The ability of the new theoretical system to provide a comprehensive and detailed explanation of these quasar phenomena with which conventional theory is completely unable to cope is a graphic illustration of the benefits that can be gained by replacing the present “multitude of different parts and pieces that do not fit together very well” with a solidly based and fully integrated theory from which such phenomena as the galactic explosions, the recession, the pulsars, the quasars, the “elementary particles,” and the other items with which the astronomers and the physicists are now having trouble, emerge as essential features of the main line of theoretical development, rather than having to be forced into the theoretical structure by all sorts of questionable expedients.

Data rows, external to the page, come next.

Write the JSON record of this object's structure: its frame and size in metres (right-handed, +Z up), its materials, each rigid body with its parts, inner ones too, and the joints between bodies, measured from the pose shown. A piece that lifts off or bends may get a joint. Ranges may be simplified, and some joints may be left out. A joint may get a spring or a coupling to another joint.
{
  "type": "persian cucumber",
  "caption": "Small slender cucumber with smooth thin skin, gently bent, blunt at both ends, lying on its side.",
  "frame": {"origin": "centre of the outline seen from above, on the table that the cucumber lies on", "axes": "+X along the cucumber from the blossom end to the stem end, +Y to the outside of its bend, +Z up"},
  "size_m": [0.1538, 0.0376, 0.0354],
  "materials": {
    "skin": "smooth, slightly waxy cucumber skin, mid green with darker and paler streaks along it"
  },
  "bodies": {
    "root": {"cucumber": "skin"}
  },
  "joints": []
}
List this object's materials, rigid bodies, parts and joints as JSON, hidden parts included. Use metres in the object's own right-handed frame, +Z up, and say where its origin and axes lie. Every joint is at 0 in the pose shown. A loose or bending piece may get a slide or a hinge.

By this time it should be clear that the traditional physical theories based on the concept of a universe of matter have reached the end of the road; that a continuation of the heroic efforts that are being made to patch the holes and to bolster the elements of the theoretical structure that are failing under the load is no longer justified. After all, there are limits to what can be built on a false foundation, even with the benefit of all of the ad hoc assumptions, principles of impotence, and other ingenious devices that the modern scientist utilizes to evade contradictions and inconsistencies and to reinforce the weak spots in his arguments. As the continuing improvement in observational facilities enables penetrating deeper into the far-out regions of the universe, the never-ending task of revising and reconstructing existing theories to conform to the new knowledge becomes progressively more difficult.

The astronomers, who are dealing with physical phenomena on a gigantic scale, are acutely conscious of the awkward situation in which they are placed by the lack of any basic theoretical structure that is applicable to their new discoveries.

Giving the George Darwin lecture to the Royal Astronomical Society last week Professor Fred Hoyle was convincing about the total inadequacy of conventional physics to account for the behaviour of many of the recently discovered objects in the universe. (News item, Oct. 1968)66

“Total inadequacy” is a harsh term, but it is fully justified under the circumstances, and in calling for a radical revision of the laws of physics to meet present-day needs Hoyle is on solid ground. The physicists cannot deny the need for such changes, as they freely concede that they are encountering equally serious difficulties along the outer boundaries of their own fields, as well as in some of the most basic areas. “What we badly need is a greater synthesis,” says Abraham Pais, at the same time admitting that this may “lead us to revise very basic concepts.”67 Sir Harrie Massey states the case in these words:

We await a big theoretical advance which will clarify our understanding of the many puzzling features which have been revealed m recent years.68

But this “big theoretical advance” is not something that we must “await.” It is already here; all that is now necessary is to recognize it. As the earlier pages of this volume and its predecessors have shown, the essential requirement is a realization that the universe which science is attempting to understand is a universe of motion, not a universe of matter. Once this understanding is achieved, and the logical consequences thereof are followed up in detail, the physicists will have the clarification for which they are asking, and the astronomers will have the revised physical laws that will enable them to bring all of the phenomena of the very large and the very fast within the scope of theoretical understanding in the same manner in which the “mystery” which has heretofore surrounded the quasars and their associates has been swept aside in this work.